University professor Laila Soueif, 64, waits throughout the day in front of Tora Prison in Cairo, at the closest possible point to her imprisoned son, Alaa Abdel Fattah, even sleeping on the pavement outside.

At the end of the day, she goes back home without seeing Alaa, or being allowed to deliver a letter or medicine to her son, and returns the next day. “All we can do is come every day with medication and a message and sit in front of the prison all day and then leave before the curfew.” This is how university professor and activist Laila Soueif is speaking out about her son, who completed his 35th day of hunger strike Saturday to protest against his detention and visitation bans.

The security forces arrested Alaa on September 29, as part of a campaign of arrests after a limited wave of rare protests in different parts of the country. The next day, Alaa appeared in the State Supreme Security Prosecution, where he was accused of many charges, including spreading false news and belonging to a terrorist group. Alaa had just served a five-year prison sentence after being convicted of violating the 2014 protest law in a case known to the media as the “Shura Council Events.” Alaa was still being monitored and spent 12 hours every day at the police station.

The last visit Egyptian authorities granted to Leila Soueif was on March 3. A week later prisons closed their doors amid the spread of coronavirus.
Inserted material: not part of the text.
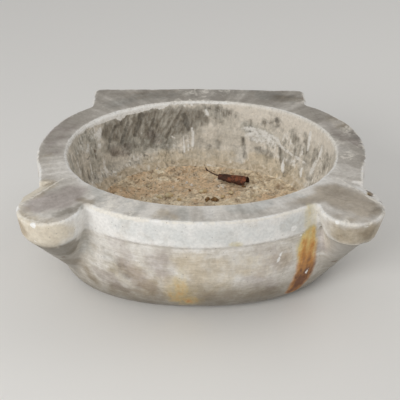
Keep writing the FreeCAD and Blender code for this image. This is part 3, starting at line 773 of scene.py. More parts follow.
TAN_PATCHES = (
    (0.7, ((-20, -250, 140, 40), (30, -248, 120, 50), (0, -240, 84, 56))),
    (0.5, ((60, -246, 128, 40), (130, -222, 122, 40))),
    (0.9, ((-40, -238, 80, 50), (-16, -234, 56, 50))),
    (0.8, ((110, 150, 106, 32), (160, 118, 104, 34), (195, 80, 106, 32))),
    (0.7, ((-110, 145, 106, 26), (-56, 162, 108, 26), (10, 168, 108, 28), (60, 160, 104, 30))),
    (0.9, ((-262, -140, 216, 26), (-284, -172, 212, 26), (-296, -200, 206, 20))),
    (0.6, ((-262, -136, 190, 26), (-278, -40, 206, 28))),
    (1.0, ((-282, -240, 196, 46), (-250, -256, 196, 46), (-226, -252, 200, 38))),
    (0.8, ((-286, -100, 190, 30), (-296, -190, 192, 30))),
    (0.6, ((-288, -212, 222, 20), (-276, -232, 222, 18))),
    (0.6, ((-130, -216, 108, 44), (-90, -232, 84, 46))),
    (0.6, ((262, 110, 222, 26), (276, 80, 222, 26))),
    (0.5, ((-60, -226, 222, 20), (-46, -236, 222, 16))),
    (0.8, ((226, -246, 196, 34), (262, -248, 196, 34), (290, -226, 192, 26))),
)
MAUVE_PATCHES = (
    (0.45, ((-132, -216, 160, 30), (-124, -220, 136, 34))),
    (0.8, ((-124, -220, 116, 30), (-108, -222, 100, 34), (-96, -226, 84, 34))),
    (0.45, ((-282, 40, 222, 34), (-262, 90, 222, 36), (-270, -20, 222, 30))),
    (0.9, ((-262, -200, 222, 36), (-234, -186, 222, 46), (-212, -160, 222, 34))),
    (0.8, ((205, -178, 150, 22), (204, -178, 128, 24))),
    (0.6, ((-70, -246, 150, 36), (-60, -246, 120, 36))),
    (0.5, ((110, -232, 150, 34), (134, -220, 120, 34))),
    (0.5, ((90, -236, 90, 40), (120, -220, 76, 34))),
    (0.7, ((282, 10, 222, 30), (266, 60, 222, 30))),
    (0.8, ((-104, 162, 160, 16), (-90, 166, 146, 15))),
    (0.6, ((-178, 118, 148, 16), (-150, 134, 140, 20))),
    (0.6, ((-170, -196, 80, 30), (-140, -208, 60, 30))),
)
UMBER_PATCHES = (
    (1.0, ((214, -160, 222, 40), (244, -190, 222, 50), (264, -214, 222, 42))),
    (1.0, ((236, -186, 222, 34), (262, -206, 222, 40))),
    (0.8, ((150, -200, 222, 18), (176, -192, 222, 20), (200, -172, 222, 26))),
    (0.6, ((210, -240, 200, 34), (250, -252, 200, 40), (292, -226, 200, 34))),
    (0.6, ((-196, -186, 222, 14), (-182, -198, 222, 12))),
    (0.9, ((-292, -236, 196, 26), (-302, -214, 200, 22))),
    (0.7, ((-100, -222, 52, 40), (-40, -238, 44, 40), (60, -240, 44, 44), (120, -212, 44, 34))),
    (0.9, ((-232, -184, 100, 24), (-214, -186, 74, 24), (-190, -186, 52, 22))),
    (0.6, ((-150, -196, 48, 34), (-90, -214, 36, 30))),
    (0.35, ((-150, 220, 222, 30), (-60, 234, 222, 26))),
    (0.6, ((160, 206, 222, 30), (200, 200, 222, 24))),
)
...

With the prisons closed, visits and all forms of communication were cut, even the exchange of messages. “Then we learned that Alaa went on a hunger strike on May 12 this year to protest against his continued illegal detention… since then, we can no longer communicate with him,” said Laila.

Alternative measures

On Thursday the Egyptian Public Prosecution said that it has instructed its members to ask the courts to replace pretrial detention with other precautionary measures whenever possible. Lawyers for human rights defenders say that this step, if implemented, is a new trend towards reducing the number of detainees. The human rights lawyer, Khaled Ali, who is defending Alaa made a plea to the attorney general last week, calling for the release of detainees who were held in detention, considering that the decisions to renew their detention without bringing them out of prison, and without hearing their defence, is a violation of the law.

Commenting on the prosecution’s statement, Khaled Ali said: “The prosecution does not need to ask the courts to replace pretrial detention with other precautionary measures, but can directly implement that. Pretrial detention is a decision issued by the prosecution, and replacing pretrial detention with [another] measure is the right of the prosecution without the need to request it from the courts.”

Imprisonment without evidence

Khaled Ali says, “Alaa attended 10 sessions over a period of five months before the prosecution without facing charges, accusations, or evidence, before the court decided to release him in February, but the prosecution appealed and canceled the decision to release the suspect without new evidence facing the accused.” He added that since then, Alaa, like all those held in custody, is prohibited from family visits, from exchanging letters, making or receiving phone calls, from communicating with his lawyer, and from communicating with the court.

In recent weeks, the Egyptian authorities have been urged to emulate other countries which have released prisoners of conscience amid the coronavirus pandemic. Alaa Abdel Fattah, 38, belongs to a political family. His father is the prominent human rights lawyer, Ahmed Saif al-Islam, and his mother, university professor Leila Soueif, a member of the March 9 Movement for University Independence. His two sisters, Mona and Sana, are also political activists, and his aunt Ahdaf Soueif is a novelist and prominent political analyst.

Observers consider the continued detention of Alaa Abdel Fattah on charges of terrorism, as new evidence that this charge is used against political opponents and not to counter terrorism.